For the video and the flags, see the following article in Slate:
“In Taiwan, online commentators compared her apology to hostage videos released by the Islamic State, although it was probably more reminiscent of the sort of humiliating confessions that dissidents are increasingly forced to make on Chinese state television,” notes the Washington Post’s China bureau chief Simon Denyer. Shortly after winning the election, Tsai made reference to the video that has been viewed millions of times. "This particular incident will serve as a constant reminder to me of the importance of our country's strength and unity to those outside our borders," she said.
In the video recording at the head of this article in Apple Daily (1/17/16), the then candidate Tsai Ing-wen can be heard defending Chou Tzu-yu saying that it is the natural right of any citizen of the Republic of China on Taiwan to express their feelings for their country by holding its flag, that they should not be rebuked for doing so, and that they deserve the support of their fellow citizens.
Grammatically, some new adversative passive constructions have been devised that are based on Chou Tzu-yu's experience (having to deliver her forced, abject apology):
bèi dàoqiànle 被道歉了 ("to be apologized")
bèi zuò Zhōngguórén le 被做中国人了 ("to be Chineseized")

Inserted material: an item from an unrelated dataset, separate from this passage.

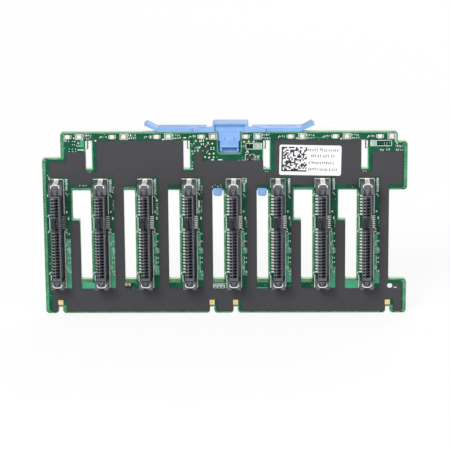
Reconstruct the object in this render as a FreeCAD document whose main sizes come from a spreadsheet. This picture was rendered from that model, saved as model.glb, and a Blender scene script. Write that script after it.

Many other examples of searing weibo (microblog) criticism concerning the election in Taiwan are collected in this aboluowang article.
Such adversative passive constructions have been common in online political discourse in recent years. Some of the most popular examples include, of course, "to be disappeared", which already had a long history outside of Chinese, but has been particularly prominent in China within the last few months with regard to human rights lawyers, Hong Kong booksellers, mainland feminists, and so on. Another (in)famous instance is "be harmonized" or punningly "be river-crabbed" (see here), which is unique to China.
Finally, it's a curiosity that Tsai Ing-wen's given name, Yīngwén 蔡英文, means "English". I don't know how that came about, whether it was chosen deliberately because it means English", or whether that meaning was not a factor in its choice.